▸ **SHORT TASK**
Quote every line as given.

· · ·

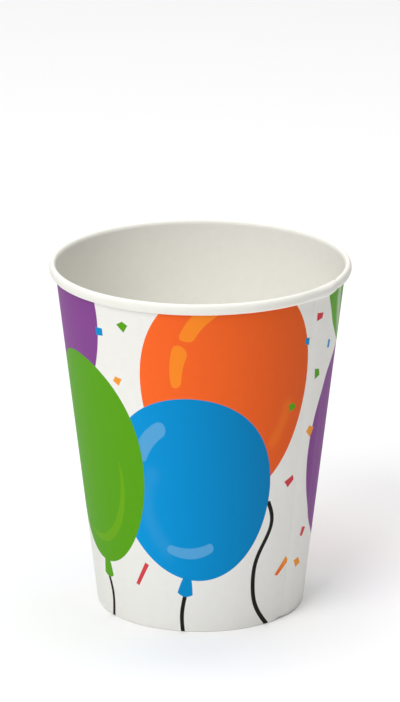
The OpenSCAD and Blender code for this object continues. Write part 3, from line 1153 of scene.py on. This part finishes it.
@dataclass
class SideWall:
    """The side wall: one sheet of board from the skirt's cut edge to the roll's tucked edge.

    The sheet starts at the free edge of the lap's outer ply, runs once round to the right,
    and ends under that ply. Climb is over how many degrees the outer ply comes back to the
    wall, and press is how much thinner its printed face is pressed at its free edge, over
    press_turn degrees. Bulge is by how much the lap swells the roll.

    A field that holds a pair says where a smooth step starts and ends: in degrees past the
    outer ply's free edge for swell_rise, in degrees of the roll for swollen_roll, and in
    metres of height for flat_foot, rib_start and rib_end. The bands are those of the two
    faces and the four cut edges on the bake's map.
    """

    shape: CupShape
    groups: BoardGroups
    marks: PrintGroups
    column_step: float = 0.6
    skirt_rows: int = 6
    foot_rows: int = 4
    wall_rows: int = 12
    curl_rows: int = 38
    corner_rows: int = 5
    climb: float = 7.0
    press: float = 0.25 * MM
    press_turn: float = 5.0
    bulge: float = 0.36 * MM
    swell_rise: tuple[float, float] = (-5.0, 7.0)
    swell_sink: float = 0.65
    swell_sink_turn: float = 8.0
    swollen_roll: tuple[float, float] = (95.0, 170.0)
    flat_foot: tuple[float, float] = (0.4 * MM, 1.6 * MM)
    rib_count: int = 120
    rib_depth: float = 0.05 * MM
    rib_start: tuple[float, float] = (0.6 * MM, 1.4 * MM)
    rib_end: tuple[float, float] = (4.4 * MM, 5.2 * MM)
    out_of_round: float = 0.04 * MM
    out_of_round_turn: float = 0.7

    FACE_BANDS = ((0.004, 0.52), (0.53, 0.88))
    EDGE_BANDS = ((0.89, 0.91), (0.918, 0.938), (0.946, 0.966), (0.974, 0.994))

    def middle_line(self) -> tuple[np.ndarray, np.ndarray]:
        """The section's middle line: down the skirt, round the fold, up the wall, round the roll.

        The fold's corners are quarter circles. The roll is an oval whose half axes shrink by
        one ply and its clearance as it turns back to the wall:
            r = roll_r + (a - tuck * max(0, turn - 180) / 180) * cos(180 - turn)
            z = roll_z + (b - tuck * max(0, turn - 270) / 180) * sin(180 - turn)

        Returns:
            Radius and height of each row, n by 2; and the turn of the roll at each row, which
            is 0 below the roll.
        """
        s = self.shape
        half = s.board / 2
        z = np.linspace(s.skirt_top, s.fold_r, self.skirt_rows)
        skirt = np.stack([s.wall_r(z) - s.skirt_depth, z], 1)
        foot_in = s.wall_r(s.fold_r) - s.skirt_depth - half + s.fold_r
        foot_out = s.wall_r(s.fold_r) - s.fold_r
        corner = np.radians(np.linspace(0, 90, self.corner_rows + 1)[1:])
        arc = s.fold_r - half
        inner = np.stack([foot_in - arc * np.cos(corner), s.fold_r - arc * np.sin(corner)], 1)
        outer = np.stack([foot_out + arc * np.sin(corner), s.fold_r - arc * np.cos(corner)], 1)
        first = np.array([[foot_out, s.fold_r - arc]])
        z = np.concatenate([
            s.fold_r + s.floor_h * np.linspace(0, 1, self.foot_rows + 1)[1:] ** 2,
            np.linspace(s.floor_h, s.roll_z, self.wall_rows)[1:]])
        wall = np.stack([s.wall_r(z) - half, z], 1)
        turn = np.linspace(0, s.curl_turn, self.curl_rows + 1)[1:]
        tuck = s.board + s.curl_gap
        half_w = (s.roll_w - s.board) / 2 - tuck * np.maximum(0, turn - 180) / 180
        half_h = (s.roll_h - s.board) / 2 - tuck * np.maximum(0, turn - 270) / 180
        angle = np.radians(180 - turn)
        roll = np.stack([s.roll_r + half_w * np.cos(angle), s.roll_z + half_h * np.sin(angle)], 1)
        line = np.concatenate([skirt, inner, first, outer, wall, roll])
        return line, np.concatenate([np.zeros(len(line) - len(turn)), turn])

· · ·

▸ **CORRECT RESULT**
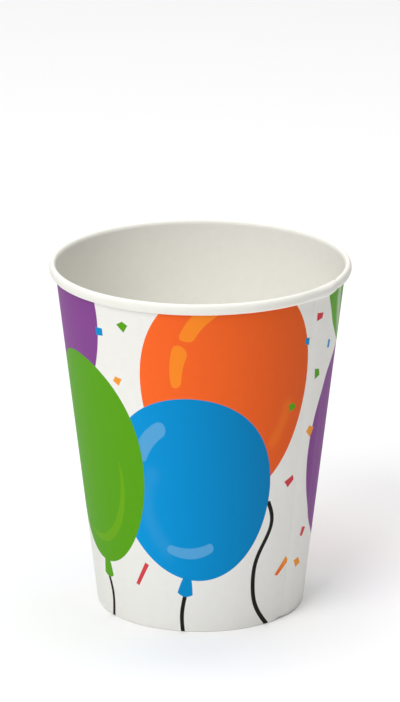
The OpenSCAD and Blender code for this object continues. Write part 3, from line 1153 of scene.py on. This part finishes it.
@dataclass
class SideWall:
    """The side wall: one sheet of board from the skirt's cut edge to the roll's tucked edge.

    The sheet starts at the free edge of the lap's outer ply, runs once round to the right,
    and ends under that ply. Climb is over how many degrees the outer ply comes back to the
    wall, and press is how much thinner its printed face is pressed at its free edge, over
    press_turn degrees. Bulge is by how much the lap swells the roll.

    A field that holds a pair says where a smooth step starts and ends: in degrees past the
    outer ply's free edge for swell_rise, in degrees of the roll for swollen_roll, and in
    metres of height for flat_foot, rib_start and rib_end. The bands are those of the two
    faces and the four cut edges on the bake's map.
    """

    shape: CupShape
    groups: BoardGroups
    marks: PrintGroups
    column_step: float = 0.6
    skirt_rows: int = 6
    foot_rows: int = 4
    wall_rows: int = 12
    curl_rows: int = 38
    corner_rows: int = 5
    climb: float = 7.0
    press: float = 0.25 * MM
    press_turn: float = 5.0
    bulge: float = 0.36 * MM
    swell_rise: tuple[float, float] = (-5.0, 7.0)
    swell_sink: float = 0.65
    swell_sink_turn: float = 8.0
    swollen_roll: tuple[float, float] = (95.0, 170.0)
    flat_foot: tuple[float, float] = (0.4 * MM, 1.6 * MM)
    rib_count: int = 120
    rib_depth: float = 0.05 * MM
    rib_start: tuple[float, float] = (0.6 * MM, 1.4 * MM)
    rib_end: tuple[float, float] = (4.4 * MM, 5.2 * MM)
    out_of_round: float = 0.04 * MM
    out_of_round_turn: float = 0.7

    FACE_BANDS = ((0.004, 0.52), (0.53, 0.88))
    EDGE_BANDS = ((0.89, 0.91), (0.918, 0.938), (0.946, 0.966), (0.974, 0.994))

    def middle_line(self) -> tuple[np.ndarray, np.ndarray]:
        """The section's middle line: down the skirt, round the fold, up the wall, round the roll.

        The fold's corners are quarter circles. The roll is an oval whose half axes shrink by
        one ply and its clearance as it turns back to the wall:
            r = roll_r + (a - tuck * max(0, turn - 180) / 180) * cos(180 - turn)
            z = roll_z + (b - tuck * max(0, turn - 270) / 180) * sin(180 - turn)

        Returns:
            Radius and height of each row, n by 2; and the turn of the roll at each row, which
            is 0 below the roll.
        """
        s = self.shape
        half = s.board / 2
        z = np.linspace(s.skirt_top, s.fold_r, self.skirt_rows)
        skirt = np.stack([s.wall_r(z) - s.skirt_depth, z], 1)
        foot_in = s.wall_r(s.fold_r) - s.skirt_depth - half + s.fold_r
        foot_out = s.wall_r(s.fold_r) - s.fold_r
        corner = np.radians(np.linspace(0, 90, self.corner_rows + 1)[1:])
        arc = s.fold_r - half
        inner = np.stack([foot_in - arc * np.cos(corner), s.fold_r - arc * np.sin(corner)], 1)
        outer = np.stack([foot_out + arc * np.sin(corner), s.fold_r - arc * np.cos(corner)], 1)
        first = np.array([[foot_out, s.fold_r - arc]])
        z = np.concatenate([
            s.fold_r + s.floor_h * np.linspace(0, 1, self.foot_rows + 1)[1:] ** 2,
            np.linspace(s.floor_h, s.roll_z, self.wall_rows)[1:]])
        wall = np.stack([s.wall_r(z) - half, z], 1)
        turn = np.linspace(0, s.curl_turn, self.curl_rows + 1)[1:]
        tuck = s.board + s.curl_gap
        half_w = (s.roll_w - s.board) / 2 - tuck * np.maximum(0, turn - 180) / 180
        half_h = (s.roll_h - s.board) / 2 - tuck * np.maximum(0, turn - 270) / 180
        angle = np.radians(180 - turn)
        roll = np.stack([s.roll_r + half_w * np.cos(angle), s.roll_z + half_h * np.sin(angle)], 1)
        line = np.concatenate([skirt, inner, first, outer, wall, roll])
        return line, np.concatenate([np.zeros(len(line) - len(turn)), turn])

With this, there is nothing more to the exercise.